- _DATASET SECTION_:
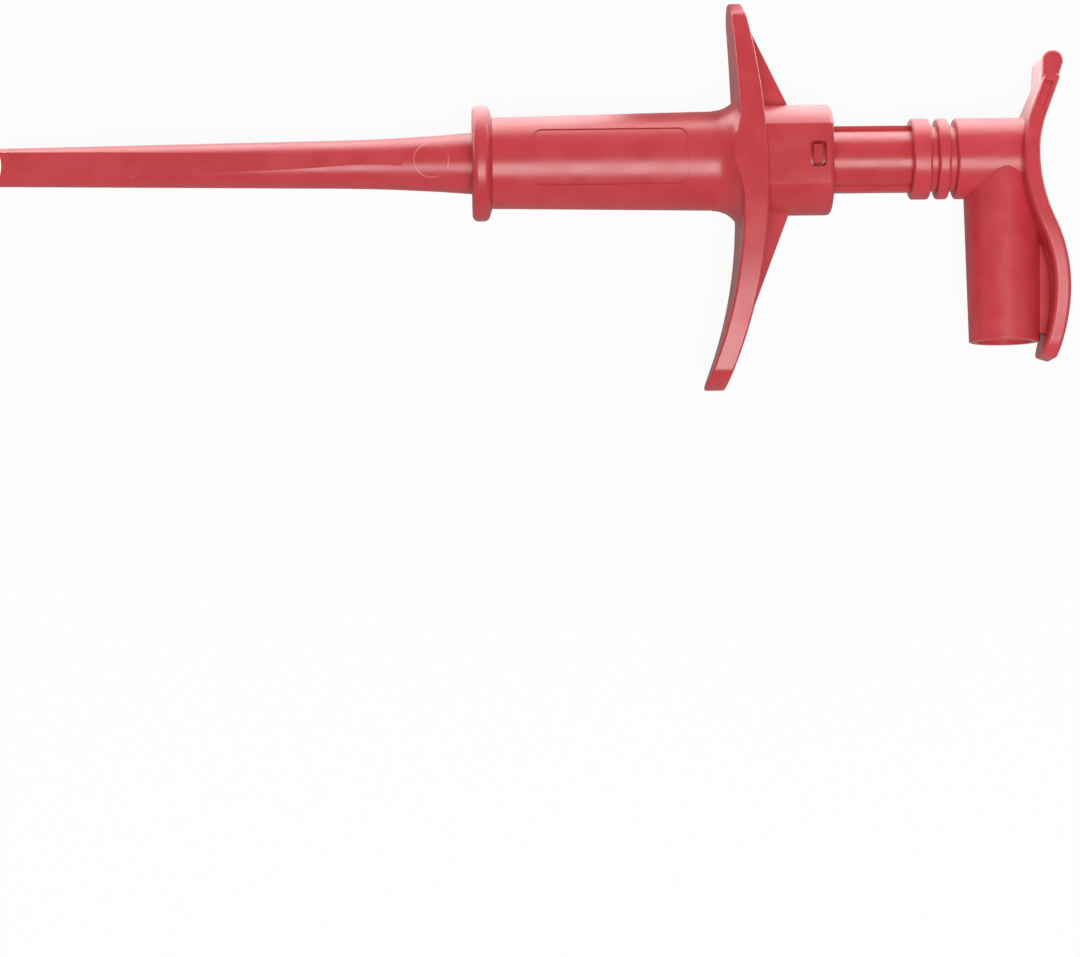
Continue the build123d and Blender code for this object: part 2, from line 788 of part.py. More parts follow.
# Lead contact: a plain socket with a screwed floor
with BuildPart() as socket_contact:
    with BuildSketch(Plane.XZ.offset(-contact_mouth_y)):
        with Locations((socket_x, 0)):
            Circle(contact_outer_radius)
    extrude(amount=contact_mouth_y - terminal_seat_y)
    with BuildSketch(Plane.XZ.offset(-contact_mouth_y)):
        with Locations((socket_x, 0)):
            Circle(contact_bore_radius)
    extrude(amount=contact_mouth_y - contact_floor_y, mode=Mode.SUBTRACT)
    with BuildSketch(Plane.XZ.offset(-contact_floor_y)):
        with Locations((socket_x, 0)):
            Circle(screw_head_radius + seat_gap)
    extrude(amount=-screw_head_height - seat_gap, mode=Mode.SUBTRACT)
    with BuildSketch(Plane.XZ.offset(-contact_floor_y)):
        with Locations((socket_x, 0)):
            Circle(screw_radius + running_gap)
    extrude(amount=-contact_floor, mode=Mode.SUBTRACT)
socket_contact.part.label = "socket_contact"
export_step(socket_contact.part, "parts/socket_contact.step")

# Slotted screw that pulls the contact against the terminal
head_seat_y = contact_floor_y + screw_head_height + seat_gap
with BuildPart() as contact_screw:
    with BuildSketch(Plane.XZ.offset(-head_seat_y)):
        with Locations((socket_x, 0)):
            Circle(screw_head_radius)
    extrude(amount=screw_head_height)
    with BuildSketch(Plane.XZ.offset(-head_seat_y)):
        with Locations((socket_x, 0)):
            Circle(screw_radius)
    extrude(amount=-(terminal_seat_y + screw_grip - head_seat_y))
contact_screw.part.label = "contact_screw"
export_step(contact_screw.part, "parts/contact_screw.step")
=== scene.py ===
import math

import bmesh
import bpy
from mathutils import Matrix, Vector


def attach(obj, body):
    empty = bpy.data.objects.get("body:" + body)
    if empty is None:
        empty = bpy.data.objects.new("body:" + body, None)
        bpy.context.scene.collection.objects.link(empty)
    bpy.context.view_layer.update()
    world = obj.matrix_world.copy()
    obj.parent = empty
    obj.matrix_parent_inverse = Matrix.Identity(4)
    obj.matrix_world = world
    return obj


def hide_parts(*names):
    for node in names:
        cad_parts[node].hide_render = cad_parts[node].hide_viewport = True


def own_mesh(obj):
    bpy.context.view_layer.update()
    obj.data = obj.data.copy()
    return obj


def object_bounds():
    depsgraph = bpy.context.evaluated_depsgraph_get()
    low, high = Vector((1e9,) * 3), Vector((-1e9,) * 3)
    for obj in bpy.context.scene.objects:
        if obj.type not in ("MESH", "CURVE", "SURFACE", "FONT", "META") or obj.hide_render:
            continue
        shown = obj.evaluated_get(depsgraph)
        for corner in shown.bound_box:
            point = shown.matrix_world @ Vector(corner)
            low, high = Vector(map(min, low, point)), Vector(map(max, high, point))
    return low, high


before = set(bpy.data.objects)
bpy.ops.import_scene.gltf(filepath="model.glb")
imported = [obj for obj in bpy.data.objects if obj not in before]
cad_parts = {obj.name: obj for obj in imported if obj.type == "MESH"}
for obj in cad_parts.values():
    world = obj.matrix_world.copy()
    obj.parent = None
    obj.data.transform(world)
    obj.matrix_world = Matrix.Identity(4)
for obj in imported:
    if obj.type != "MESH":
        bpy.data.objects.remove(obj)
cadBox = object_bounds()
print("frame loaded:", len(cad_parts), "nodes")

mm = 0.001  # the scene is in metres, so sizes below are written as a number times mm


def linear(red, green, blue):  # a screen colour, 0 to 255, as the shader wants it
    parts = []
    for value in (red, green, blue):
        value /= 255
        parts.append(value / 12.92 if value <= 0.04045 else ((value + 0.055) / 1.055) ** 2.4)
    return (*parts, 1)


def newGroup(name, inputs, outputs):  # shader node group with named sockets
    tree = bpy.data.node_groups.new(name, "ShaderNodeTree")
    for label, kind, default in inputs:
        socket = tree.interface.new_socket(label, in_out="INPUT", socket_type=kind)
        socket.default_value = default
    for label, kind in outputs:
        tree.interface.new_socket(label, in_out="OUTPUT", socket_type=kind)
    return tree, tree.nodes.new("NodeGroupInput"), tree.nodes.new("NodeGroupOutput")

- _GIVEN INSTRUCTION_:
Your task is to repeat exactly the lines from the one that contains "# Slotted screw" through the one that contains "depsgraph = bpy.context.evaluated_depsgraph_get()", with both end lines included.

- _FULL RESPONSE_:
# Slotted screw that pulls the contact against the terminal
head_seat_y = contact_floor_y + screw_head_height + seat_gap
with BuildPart() as contact_screw:
    with BuildSketch(Plane.XZ.offset(-head_seat_y)):
        with Locations((socket_x, 0)):
            Circle(screw_head_radius)
    extrude(amount=screw_head_height)
    with BuildSketch(Plane.XZ.offset(-head_seat_y)):
        with Locations((socket_x, 0)):
            Circle(screw_radius)
    extrude(amount=-(terminal_seat_y + screw_grip - head_seat_y))
contact_screw.part.label = "contact_screw"
export_step(contact_screw.part, "parts/contact_screw.step")
=== scene.py ===
import math

import bmesh
import bpy
from mathutils import Matrix, Vector


def attach(obj, body):
    empty = bpy.data.objects.get("body:" + body)
    if empty is None:
        empty = bpy.data.objects.new("body:" + body, None)
        bpy.context.scene.collection.objects.link(empty)
    bpy.context.view_layer.update()
    world = obj.matrix_world.copy()
    obj.parent = empty
    obj.matrix_parent_inverse = Matrix.Identity(4)
    obj.matrix_world = world
    return obj


def hide_parts(*names):
    for node in names:
        cad_parts[node].hide_render = cad_parts[node].hide_viewport = True


def own_mesh(obj):
    bpy.context.view_layer.update()
    obj.data = obj.data.copy()
    return obj


def object_bounds():
    depsgraph = bpy.context.evaluated_depsgraph_get()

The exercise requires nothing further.